ParameterTypeRequiredDefaultDescription
inputstringyesText to synthesize. Max 2,000 characters per request — chunk longer copy at sentence boundaries on the client. · Max: 2000
voiceenumno"Sarah"Voice preset. 20 hand-picked voices covering English + Spanish + Portuguese + Hindi + various accents. For the full 271-voice catalog (including cloned voices), use voice_id instead. · Allowed: Sarah, Olivia, Elizabeth, Ashley, Wendy, Julia, Priya, Pixie, Deborah, Alex, Mark, Edward, Theodore, Ronald, Dennis, Timothy, Shaun, Craig, Hades, Heitor
voice_idstringnoFree-form voice ID. Overrides voice when set.
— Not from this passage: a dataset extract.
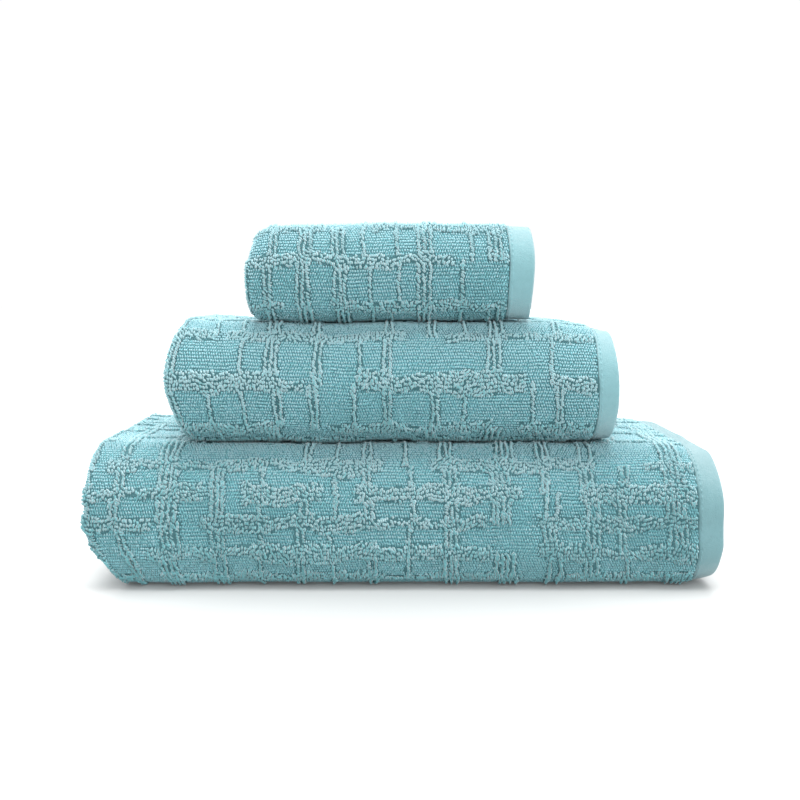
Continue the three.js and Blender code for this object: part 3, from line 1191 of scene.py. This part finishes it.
class TOWELS_OT_labels(bpy.types.Operator):
    """Makes the blank care label of each towel"""

    bl_idname = "towels.labels"
    bl_label = "Care Labels"

    def execute(self, context):
        material = satin_material(context.scene.towel_label)
        for name in PLANS:
            low, high = node_box(f"{name}_care_label")
            across = np.linspace(low[0], high[0], 14)
            out = np.linspace(low[1] + LABEL_EASE, high[1], 10)
            grid_y, grid_x = np.meshgrid(out, across, indexing="ij")
            reach = (grid_y - low[1]) / (high[1] - low[1])
            curl = 0.5 * reach * ripple(grid_x / 6 + len(name))
            top = (low[2] + high[2]) / 2 + LABEL_THICK / 2 + curl * 0.3 - 0.25 * reach**2
            upper = np.stack([grid_x, grid_y, top], -1)
            lower = upper - np.array([0, 0, LABEL_THICK])
            grid = relax(PLANS[name], np.concatenate([upper, lower[:, ::-1]], 1))
            label = swept_piece(f"{name}_label_ribbon", grid, f"{name}_label", "satin", material)
            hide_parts(f"{name}_care_label")
        return {"FINISHED"}


class TOWELS_OT_stage(bpy.types.Operator):
    """Sets the floor, the lights and the camera"""

    bl_idname = "towels.stage"
    bl_label = "Stage"

    def light(self, name, strength, spread, towards):
        """A broad lamp that lights everything alike, from the way that towards points."""
        sun = bpy.data.lights.new(name, "SUN")
        sun.energy, sun.angle = strength, math.radians(spread)
        lamp = bpy.data.objects.new(name, sun)
        bpy.context.scene.collection.objects.link(lamp)
        flat = math.hypot(towards[0], towards[1])
        lamp.location = towards
        turned = math.atan2(towards[0], -towards[1])
        lamp.rotation_euler = (math.atan2(flat, towards[2]), 0, turned)

    def execute(self, context):
        settings = context.scene.towel_stage
        scene = context.scene
        bpy.ops.object.select_all(action="DESELECT")
        bpy.ops.mesh.primitive_plane_add(size=FLOOR_SIDE, location=(0, FLOOR_BACK, -FLOOR_DROP))
        floor = context.active_object
        floor.name = "floor"
        bpy.ops.object.transform_apply(location=True, rotation=False, scale=False)
        paper = shader_of("studio_paper", (0.455, 0.465, 0.465), 0.55, 0.0)
        shader = paper.node_tree.nodes["Principled BSDF"]
        shader.inputs["Emission Color"].default_value = (1, 1, 1, 1)
        shader.inputs["Emission Strength"].default_value = 0.05
        floor.data.materials.append(paper)
        world = bpy.data.worlds.new("studio")
        world.use_nodes = True
        sky = world.node_tree.nodes["Background"]
        sky.inputs["Color"].default_value = (1, 1, 1, 1)
        sky.inputs["Strength"].default_value = 1.02
        scene.world = world
        self.light("overhead", 4.6, 50, (0.0, 0.2, 1.0))
        self.light("front_low", 1.3, 40, (0.3, -1.0, 0.5))
        self.light("back_low", 1.6, 40, (0.0, 1.0, 0.45))
        scene.view_settings.view_transform = "Standard"
        scene.view_settings.look = "None"
        camera = bpy.data.objects.new("camera", bpy.data.cameras.new("camera"))
        scene.collection.objects.link(camera)
        camera.data.lens = settings.lens
        camera.data.sensor_width = 36.0
        front = CAD_BOX[0][1]
        camera.location = (CAMERA_X, front - settings.distance, settings.height)
        camera.rotation_euler = (math.pi / 2 - settings.tilt, 0, 0)
        scene.camera = camera
        return {"FINISHED"}


class TOWELS_PT_panel(bpy.types.Panel):
    bl_label = "Folded Towels"
    bl_idname = "TOWELS_PT_panel"
    bl_space_type = "VIEW_3D"
    bl_region_type = "UI"
    bl_category = "Towels"

    def draw(self, context):
        for cls in STEPS:
            self.layout.operator(cls.bl_idname)
        for name, cls in SETTINGS.items():
            group = getattr(context.scene, name)
            for key in cls.__annotations__:
                self.layout.prop(group, key)


SETTINGS = {
    "towel_cloth": ClothSettings,
    "towel_pile": PileSettings,
    "towel_hem": HemSettings,
    "towel_stitch": StitchSettings,
    "towel_label": LabelSettings,
    "towel_stage": StageSettings,
}
STEPS = (
    TOWELS_OT_terry,
    TOWELS_OT_pile,
    TOWELS_OT_knots,
    TOWELS_OT_side_hems,
    TOWELS_OT_end_hems,
    TOWELS_OT_stitches,
    TOWELS_OT_labels,
    TOWELS_OT_stage,
)


def register():
    for cls in (*SETTINGS.values(), *STEPS, TOWELS_PT_panel):
        bpy.utils.register_class(cls)
    for name, cls in SETTINGS.items():
        setattr(bpy.types.Scene, name, bpy.props.PointerProperty(type=cls))


def unregister():
    for name in SETTINGS:
        delattr(bpy.types.Scene, name)
    for cls in reversed((*SETTINGS.values(), *STEPS, TOWELS_PT_panel)):
        bpy.utils.unregister_class(cls)


PLANS = {}


def lay_out():
    for name in TOWELS:
        PLANS[name] = plan_of(name)
        PLANS[name]["grid"] = weave_grid(PLANS[name])


def main():
    lay_out()
    register()
    for cls in STEPS:
        group, name = cls.bl_idname.split(".")
        getattr(getattr(bpy.ops, group), name)()


if __name__ == "__main__":
    main()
Use this to address voices outside the curated 20-preset list — Inworld TTS 1.5 ships 271+ named voices across 15 languages (regional accents, gendered variants). Example: Maitê, Olivia, or any voice name from GET /v1/voices.
languageenumno"en-US"BCP-47 language code. Inworld TTS 1.5 covers 15 languages. · Allowed: en-US, en-GB, es-ES, es-MX, fr-FR, de-DE, it-IT, pt-BR, pt-PT, nl-NL, pl-PL, ru-RU, ja-JP, ko-KR, zh-CN, hi-IN, ar-EG, he-IL
output_formatenumno"WAV"Audio container/codec. WAV = LINEAR16 inside RIFF (ubiquitous). MP3 / OGG = compressed. PCM = headerless raw — useful for chunked-real-time playback. FLAC = lossless. · Allowed: MP3, WAV, OGG, FLAC, PCM, ALAW, MULAW
sample_rateenumno"24000"Output sample rate in Hz. 24000 is Inworld’s default and what their voice models train at; raise to 48000 for broadcast quality. · Allowed: 8000, 16000, 22050, 24000, 32000, 44100, 48000
speednumberno1.0Speaking rate multiplier. 0.5 = half speed, 1.5 = 50% faster. · Range: 0.5 – 1.5
temperaturenumberno1.0Voice expressiveness / variability. Lower = more consistent / “flat”; higher = more expressive but more variation between renders. · Range: 0.1 – 2.0
bit_ratenumberno128000Bitrate in bps for MP3 / OGG_OPUS. Ignored for other encodings. · Range: 32000 – 320000
apply_text_normalizationenumno"ON"When ON, Inworld expands numbers / abbreviations / dates into spoken form (“USD 5” → “five US dollars”). · Allowed: ON, OFF
timestamp_typeenumno"NONE"If non-NONE, the response includes per-word or per-character timestamps in timestamp_info. Useful for caption / highlight UIs. · Allowed: NONE, WORD, CHARACTER

Notes

Limits

  • Max input: 2,000 characters per request (chunk longer text at sentence boundaries)
  • WebSocket: 20 concurrent connections, 5 contexts/connection
  • Per-WS message: 1,000 characters

Latency

  • p90 TTFB: under 130 ms (Inworld benchmark)

Voices

  • 271+ named presets across 15 languages
  • 20 hand-picked presets exposed in the dropdown; pass any other voice ID via voice_id

Machine-readable schema: GET https://api.empiriolabs.ai/v1/models/tts-1-5-mini.